Brokers who had bet that the market would come down found themselves in a short squeeze and many were unable to secure the tickets they had already ‘sold’.  Some brokers who were on the hook for thousands of dollars simply walked away, leaving hundreds of fans stranded in the Arizona desert without a ticket to the game. The black mark on the league’s biggest event left a lasting impression, and received perhaps it’s most in-depth coverage in a video segment last week from ESPN’s Outside the Line titled How the wild world of Super Bowl ticket brokering can burn regular fans.

While individual brokers still play a role in the Super Bowl ticket market, the market is now largely managed by NFL On Location, the company started in 2016 and backed by the NFL to ensure that a blow-up like 2015 never happens again.  This year’s game is the third being overseen by NFL On Location. As the below chart shows, in each of those years, prices have risen at some point in the week leading up the game–a dynamic that makes a profitable short-sell impossible, which is exactly the goal.

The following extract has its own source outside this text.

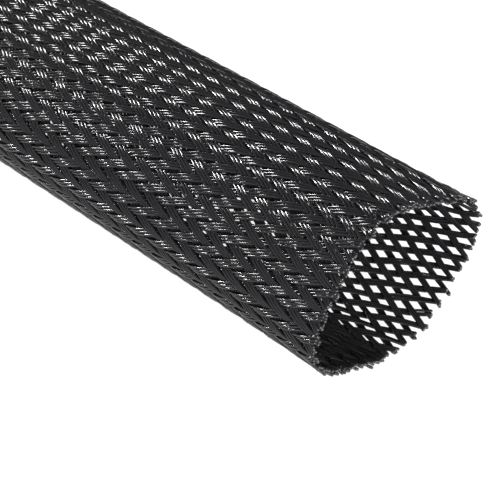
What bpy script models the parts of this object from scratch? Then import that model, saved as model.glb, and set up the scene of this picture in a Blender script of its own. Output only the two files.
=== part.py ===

As for 2019, despite a drop in prices last night, prices are up still up 15% since the low point on January 25th when the cheapest ticket was available for around $2,500, before fees.  While that may not be much consolation for Patriots (and Rams) fans looking for a cheap ticket on game-day, it could have been worse if the Saints no-call had actually been called.

As an academic exercise, we ran a model for what would have happened had the Chiefs and Saints made it to the Big Game in 2019. Between the Chief’s 49-year drought and New Orleans proximity to Atlanta, it would have likely been the most expensive Super Bowl we’d ever tracked. With that in mind, let’s rewind to Sunday morning before the beginning of the best championship game Sunday in NFL history. At that point, the cheapest ticket to Super Bowl LIII in Atlanta was going for $4,000, with an average price north of $8,000. For a Chiefs-Saints LIII, instead of prices dropping 15% in week one, a Brees versus Mahomes matchup would have created tremendous buzz, both locally and nationally after their epic wins–sending prices up 15% amidst talk of a generational torch-passing. In that world, buyers at the end of week one would have been talking about a $5,000 get-in target, not $2,000. With a 15-20% week one increase, the average price at the end of week one would have been around $9,500, just short of the mythic $10,000 average price–a threshold achieved by only 2 events TicketIQ has ever tracked.

It’s also possible that prices would have gone even higher had corporate demand swelled. According to an article in Sports Illustrated, St. Louis based Anheuser-Busch was poised to purchase large quantities of tickets if the Chiefs had reached their first Super Bowl in 49 years. Other Kansas City companies like Hallmark and Sprint would have also driven up demand, especially given the fact that flights from Kansas City to Atlanta were available for under $200 on Priceline.com on Sunday after the conference championships.

As for the Saints demand, while New Orleans has less of a big brand-name corporate footprint, Atlanta is the biggest professional hub in the South, with lots of New Orleans natives who would have likely bid up ticket demand for the game.  In that world, if Super Bowl tickets followed their recent upward-trend in week two, prices would now likely be north of $6,000 for a nose bleed.  By that measure, the $2,750 you’ll have to pay for the cheapest ticket today might actually be a decent deal.